• Goal: Repeat the listing in full. Nothing may be added or left out.

[START Data extract]

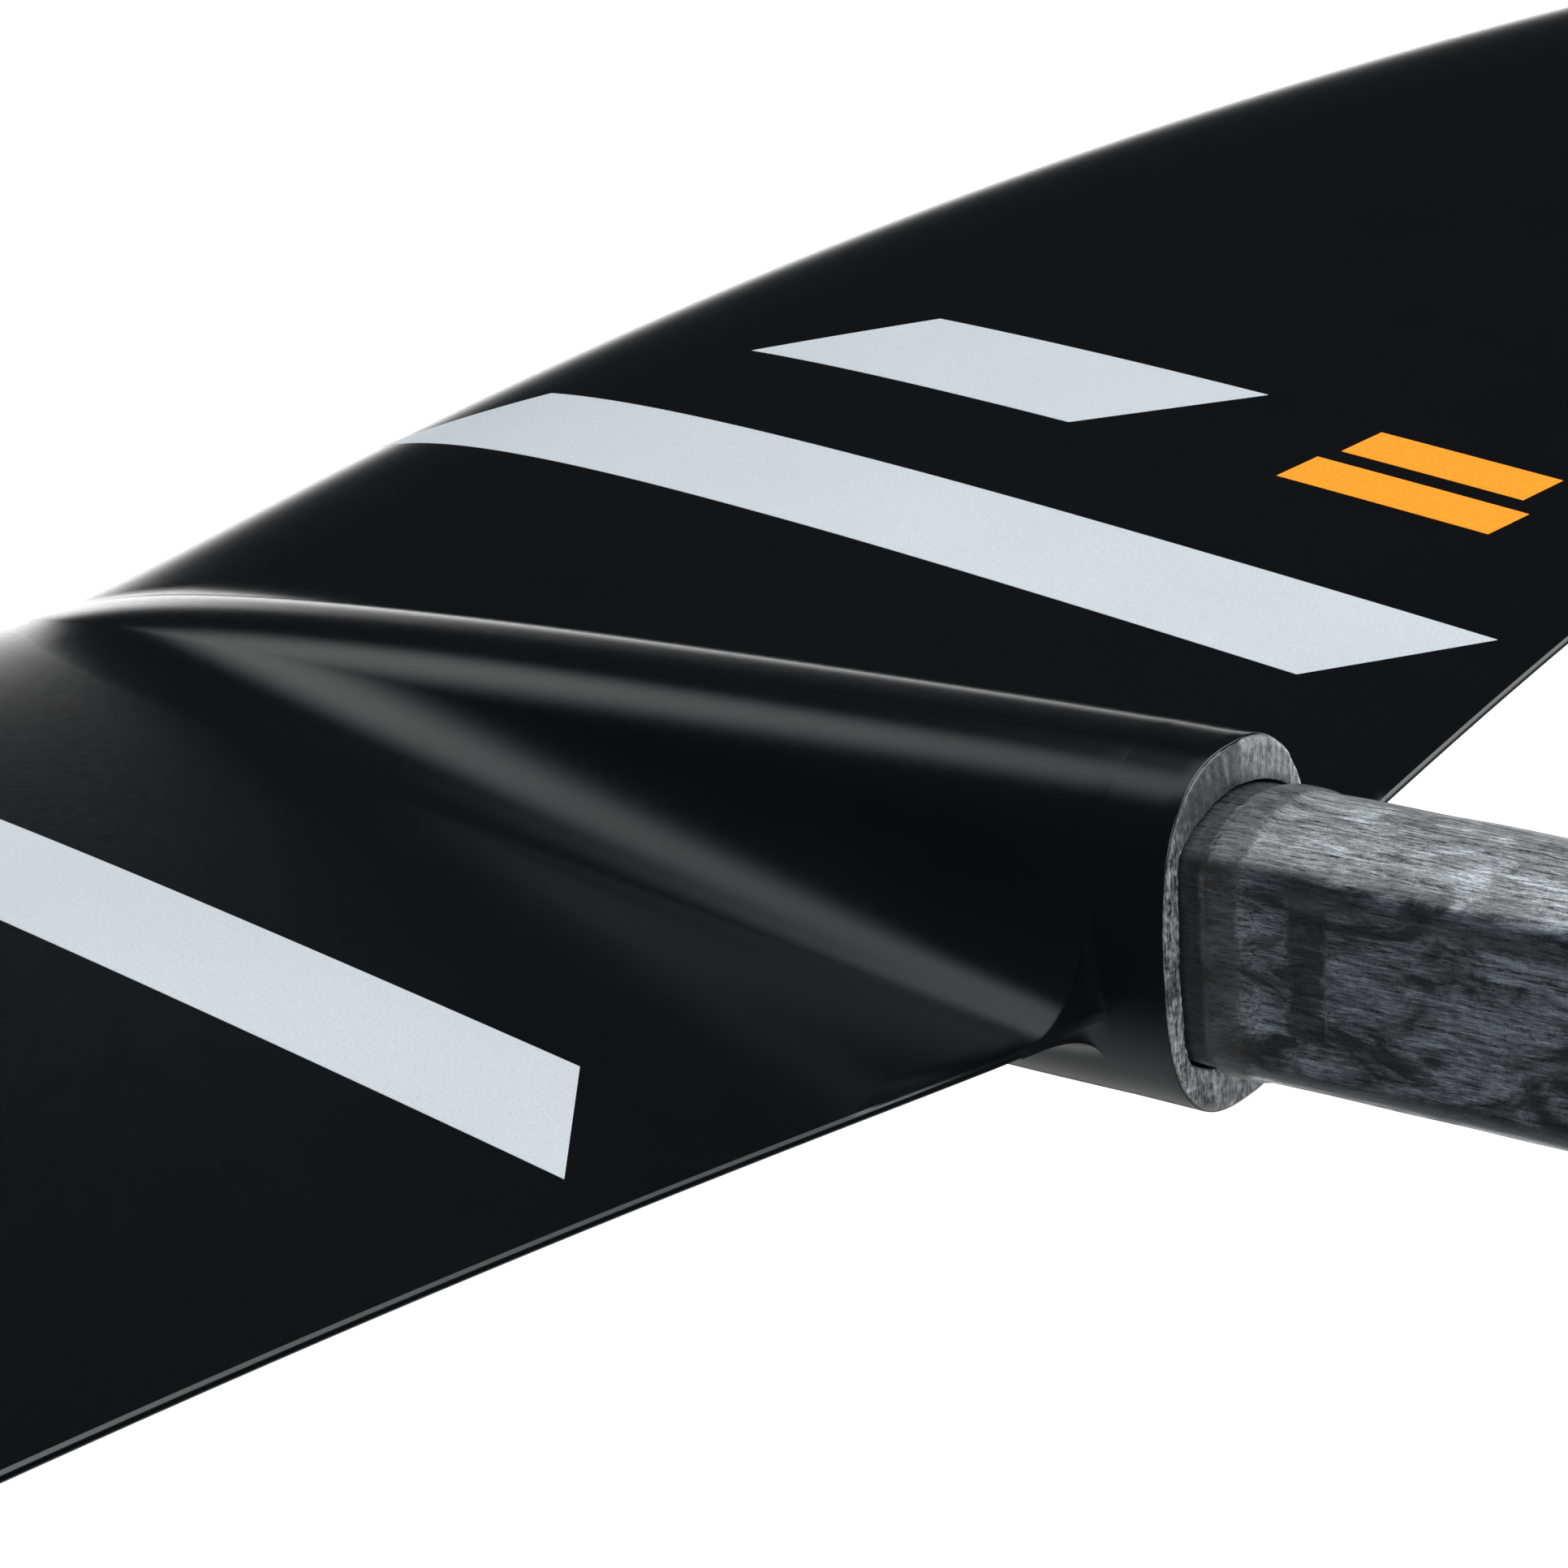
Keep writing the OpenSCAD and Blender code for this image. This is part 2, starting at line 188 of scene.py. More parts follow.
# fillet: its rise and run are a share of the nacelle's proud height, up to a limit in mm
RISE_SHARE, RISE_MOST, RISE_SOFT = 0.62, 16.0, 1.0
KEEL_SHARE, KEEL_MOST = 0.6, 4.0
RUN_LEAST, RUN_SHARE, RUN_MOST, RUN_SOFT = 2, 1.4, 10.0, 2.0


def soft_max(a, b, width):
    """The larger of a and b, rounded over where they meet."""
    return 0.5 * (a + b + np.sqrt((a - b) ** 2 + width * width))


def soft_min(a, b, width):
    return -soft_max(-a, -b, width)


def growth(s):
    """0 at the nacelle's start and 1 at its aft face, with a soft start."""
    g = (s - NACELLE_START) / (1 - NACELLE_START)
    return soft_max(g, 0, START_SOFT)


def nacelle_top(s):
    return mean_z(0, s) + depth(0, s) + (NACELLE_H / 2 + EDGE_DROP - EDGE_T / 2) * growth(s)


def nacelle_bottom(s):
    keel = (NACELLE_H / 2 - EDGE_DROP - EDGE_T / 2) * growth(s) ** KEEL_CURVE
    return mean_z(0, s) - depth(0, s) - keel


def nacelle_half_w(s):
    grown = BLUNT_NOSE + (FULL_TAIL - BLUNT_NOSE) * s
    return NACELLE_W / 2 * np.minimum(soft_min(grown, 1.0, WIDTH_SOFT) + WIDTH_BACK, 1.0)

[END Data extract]

• Written solution:
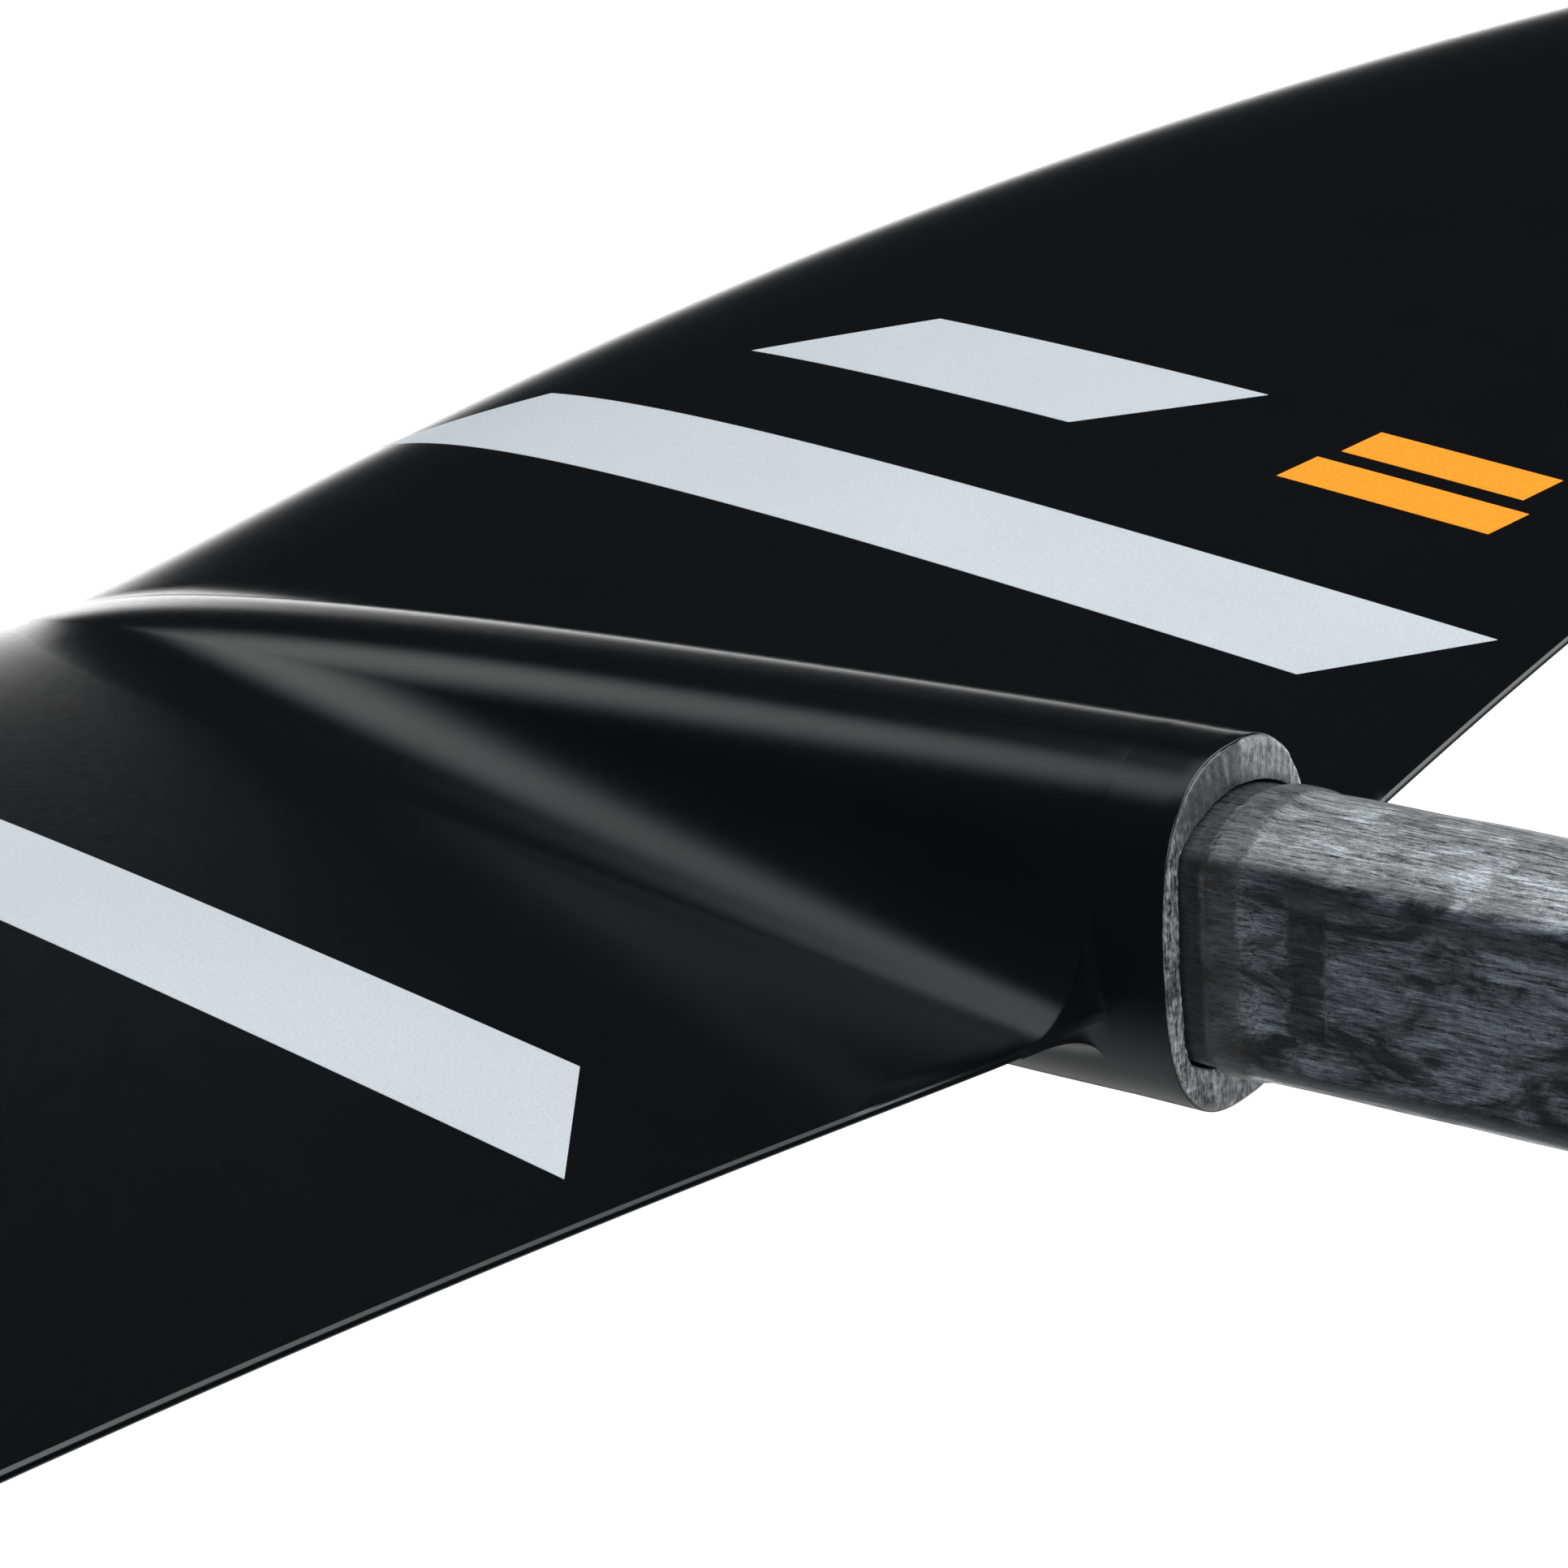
Keep writing the OpenSCAD and Blender code for this image. This is part 2, starting at line 188 of scene.py. More parts follow.
# fillet: its rise and run are a share of the nacelle's proud height, up to a limit in mm
RISE_SHARE, RISE_MOST, RISE_SOFT = 0.62, 16.0, 1.0
KEEL_SHARE, KEEL_MOST = 0.6, 4.0
RUN_LEAST, RUN_SHARE, RUN_MOST, RUN_SOFT = 2, 1.4, 10.0, 2.0


def soft_max(a, b, width):
    """The larger of a and b, rounded over where they meet."""
    return 0.5 * (a + b + np.sqrt((a - b) ** 2 + width * width))


def soft_min(a, b, width):
    return -soft_max(-a, -b, width)


def growth(s):
    """0 at the nacelle's start and 1 at its aft face, with a soft start."""
    g = (s - NACELLE_START) / (1 - NACELLE_START)
    return soft_max(g, 0, START_SOFT)


def nacelle_top(s):
    return mean_z(0, s) + depth(0, s) + (NACELLE_H / 2 + EDGE_DROP - EDGE_T / 2) * growth(s)


def nacelle_bottom(s):
    keel = (NACELLE_H / 2 - EDGE_DROP - EDGE_T / 2) * growth(s) ** KEEL_CURVE
    return mean_z(0, s) - depth(0, s) - keel


def nacelle_half_w(s):
    grown = BLUNT_NOSE + (FULL_TAIL - BLUNT_NOSE) * s
    return NACELLE_W / 2 * np.minimum(soft_min(grown, 1.0, WIDTH_SOFT) + WIDTH_BACK, 1.0)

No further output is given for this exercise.